The gravity of his predicament hit him immediately.
"I was like, 'This is a bad, bad situation,'" he says.
It was June 1, the first day of grouper season, and just hours earlier, Durden, a 60-year-old FedEx pilot, had untied his 22-foot Grady-White from a dock behind his house to go out trolling. Down from Reno to spend a couple of weeks at his vacation home on Homosassa River, just north of Tampa, Florida, he wanted to take advantage of the clear, beautiful afternoon.
It would be 20 hours until Durden got out of the water.
When his boat disappeared from sight, the former Navy pilot automatically recalled the survival tactics he'd learned. He started swimming east—the direction he boated in from.
"I knew it was damn-near impossible to swim to the shoreline," he says. "I figured the closer I got, the better my chance of getting rescued. I just had to have a game plan; I had to do something. So I swam really slowly."
He'd learned in the Navy to drownproof himself, staying above the water as long as possible with his arms spread, kicking his legs and fluttering his fingers so his face wouldn't go under, then flipping to the other side and floating, alternating every few minutes. He calculated about how long it would take before his wife, Lisa, called in to the Coast Guard to report him missing. She was visiting her mother just south in Bradenton, so it would be a few hours at least. In the meantime, he kept swimming. But the thirst kicked in quickly. He prayed for a can of Coke or a water bottle with just a few drops left in the bottom would float his way. None did.

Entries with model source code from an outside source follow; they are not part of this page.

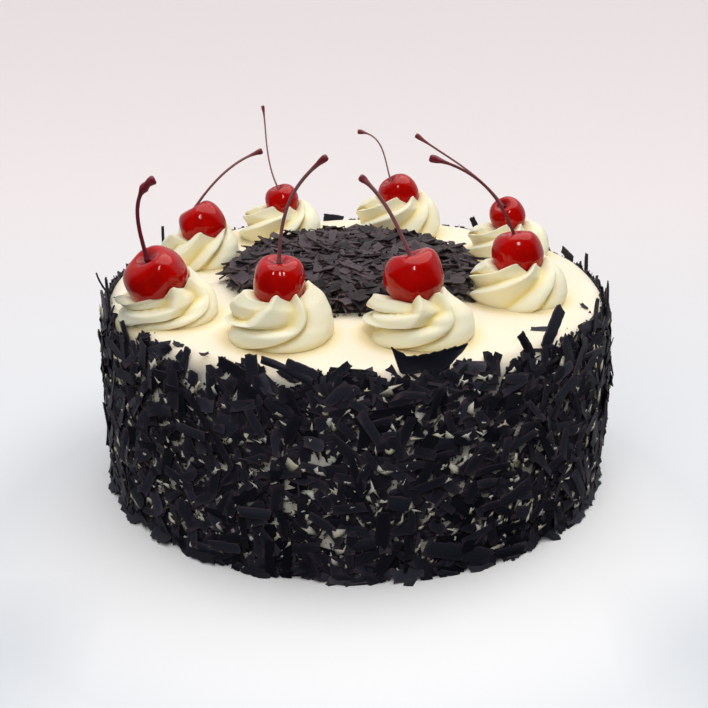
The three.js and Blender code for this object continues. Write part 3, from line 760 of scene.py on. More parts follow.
def large_shavings(material):
    """The shavings that the frame's cake carries, at the same places: the listed planks,
    the side's evenly spread set, the ones that stand over the rim and the ones that lean
    on the foot, each a scraped flake with ragged ends."""
    rng = np.random.default_rng(21)
    finish = dict(steps=10, lanes=4)
    listed = np.array(PLANKS, float)
    i = np.arange(len(listed))
    bearing = np.radians(listed[:, 0])
    planks = flakes(
        rng, on_side(bearing, listed[:, 1], listed[:, 5]),
        wall_axes(bearing, np.radians(listed[:, 4]), np.radians(between(-3, 3, draw(i, 3)))),
        listed[:, 2], listed[:, 3], thickness=1.2, curl=listed[:, 6],
        cup=rng.uniform(-0.4, 0.5, len(i)), taper=0.15 * draw(i, 1), ragged=0.1,
        **finish,
    )
    i = np.arange(WALL_SHAVINGS)
    size = 1 - i / WALL_SHAVINGS
    length = between(10, 19, size) * between(0.85, 1.1, draw(i, 11))
    width = between(3.4, 5.4, draw(i, 12))
    bearing = FULL_TURN * ((0.5 + EVEN_STEPS[0] * i) % 1)
    height = between(8, CAKE_HEIGHT - 12, (0.5 + EVEN_STEPS[1] * i) % 1)
    spin = np.pi * draw(i, 13)
    reach = length / 2 * np.abs(np.sin(spin)) + width / 2
    wall = flakes(
        rng, on_side(bearing, np.maximum(height, reach + 0.5), between(1.6, 4, draw(i, 16))),
        wall_axes(bearing, spin, np.radians(between(-9, 9, draw(i, 17)))),
        length, width, thickness=1.1, curl=rng.uniform(-0.5, 0.8, len(i)),
        cup=rng.uniform(-0.3, 0.4, len(i)), taper=0.2 * draw(i, 14), ragged=0.1,
        **finish,
    )
    i = np.arange(RIM_SHAVINGS)
    bearing = FULL_TURN * (i + 0.8 * draw(i, 23)) / RIM_SHAVINGS
    sink = RIM_SINK * (1 - np.maximum(-np.sin(bearing), 0))
    centre = on_side(bearing, CAKE_HEIGHT - between(2, 6, draw(i, 24)) - sink,
                     between(-0.4, 1.6, draw(i, 25)))
    rim = flakes(
        rng, centre,
        wall_axes(bearing, np.radians(between(15, 165, draw(i, 26))),
                  np.radians(between(-6, 10, draw(i, 27)))),
        between(9, 14, draw(i, 21)), between(2.6, 4.6, draw(i, 22)), thickness=1.1,
        curl=rng.uniform(-0.3, 0.7, len(i)), taper=0.15, ragged=0.12, **finish,
    )
    i = np.arange(FOOT_SHAVINGS)
    bearing = FULL_TURN * (i + 0.7 * draw(i, 53)) / FOOT_SHAVINGS
    centre = on_side(bearing, between(2.2, 3.6, draw(i, 54)), between(1.8, 3, draw(i, 55)))
    foot = flakes(
        rng, centre,
        wall_axes(bearing, np.radians(between(-9, 9, draw(i, 56))),
                  tip=np.radians(between(35, 60, draw(i, 57)))),
        between(9, 16, draw(i, 51)), between(7, 9, draw(i, 52)), thickness=1.1,
        curl=rng.uniform(-0.3, 0.5, len(i)), taper=0.25, ragged=0.13, **finish,
    )
    return chocolate_piece("large_shavings", joined(planks, wall, rim, foot), material)


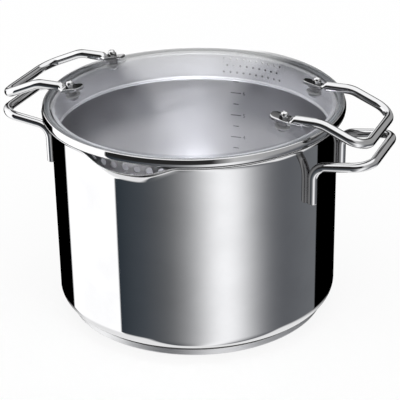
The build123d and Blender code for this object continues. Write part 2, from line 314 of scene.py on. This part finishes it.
def turned(outline_at, columns, closed=False):
    """Vertices and faces of an outline turned round an axis; the outline may change with the turn."""
    vertices, faces = [], []
    for column in range(columns):
        turn = 360 * column / columns
        outline = outline_at(turn)
        vertices += [(out * cos(radians(turn)), out * sin(radians(turn)), up) for out, up in outline]
    count = len(outline)
    for column in range(columns):
        here = column * count
        ahead = (column + 1) % columns * count
        for row in range(count if closed else count - 1):
            upper = (row + 1) % count
            faces.append((here + row, ahead + row, ahead + upper, here + upper))
    return vertices, faces


def piece(name, shape, looks, body, replaced=(), look_of=None, crease=crease_angle):
    """A solid from vertices and faces, smooth but for its creases, that rides on a body of the frame."""
    vertices, faces = shape
    mesh = bpy.data.meshes.new(name)
    mesh.from_pydata(vertices, [], faces)
    for look in looks:
        mesh.materials.append(look)
    if look_of:
        mesh.polygons.foreach_set("material_index", [look_of(number) for number in range(len(faces))])
    solid = bmesh.new()
    solid.from_mesh(mesh)
    bmesh.ops.remove_doubles(solid, verts=solid.verts, dist=0.0001 * mm)
    bmesh.ops.recalc_face_normals(solid, faces=solid.faces)
    solid.to_mesh(mesh)
    solid.free()
    mesh.shade_smooth()
    mesh.set_sharp_from_angle(angle=radians(crease))
    made = bpy.data.objects.new(name, mesh)
    bpy.context.collection.objects.link(made)
    made.modifiers.new("even_shading", "WEIGHTED_NORMAL").keep_sharp = True
    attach(made, body)
    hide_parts(*replaced)
    return made


mirror_steel = steel("mirror_steel", (0.8, 0.8, 0.81), 0.03, 0.0004 * mm, 0.7 * mm)
# The inside's satin steel is painted darker than the other steel: painted shade for the covered pot.
satin_steel_painted_shade = steel("satin_steel_painted_shade", (0.46, 0.46, 0.48), 0.36, 0.002 * mm, 0.35 * mm, brushed=0.6)

inner_radius = 120 * mm
wall = 1 * mm
outer_radius = inner_radius + wall
corner_radius = 12 * mm
lip_bend = 6.8 * mm
lip_angle = 85
spout_turns = (-92, 88)
spout_half_angle = 20
spout_drop = 7.3 * mm
spout_bend = 11 * mm
spout_fullness = 1.5
pot_columns = 480
inner_corner_steps = 12
outer_corner_steps = 14
lip_steps = 18
edge_steps = 6
satin_steps = 8
floor_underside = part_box("pot_shell")[0].z
rim_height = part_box("pot_shell")[1].z
floor_top = floor_underside + wall
inner_corner = corner_radius - wall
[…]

A few hours before sunset, there was a glimmer of hope: A boat drove by. Durden tried to jump up as high as he could, waving his arms furiously as he screamed, "Man overboard! Man overboard! Over here!"
They didn't hear him.
Then came the moment he was dreading: nightfall.
"After that boat passed me, I knew I was in there for the night. That was a sad, sad feeling," he says.
Durden had been treading water for nearly eight hours with no food or fresh water, fully exposed to the elements. He was exhausted, his eyes and throat burned from saltwater, and all he could think about was his thirst. He passed the hours fantasizing about untwisting the cap off an ice-cold bottle of water and taking a long, deep gulp.
Meanwhile, his wife Lisa got back to the house at about 8:30 that evening and realized her husband of four decades hadn't returned.
"I thought maybe the boat had broken down. We had put in a new battery in it the day before," she says. Lisa called Sea Tow boat towing to ask if they'd gotten a call from him. They hadn't, and they recommended she call the Coast Guard immediately.
The next few hours were a whirlwind, with Sheriffs coming over to the house to ask questions about Bill and the boat, friends checking on Lisa, and her son, Billy, calling for updates from California.
"I just kept telling everyone that he was a Naval aviator—that he knows how to survive," she says. "I was scared but I never flipped out. I just knew he'd be OK. He knows how to survive."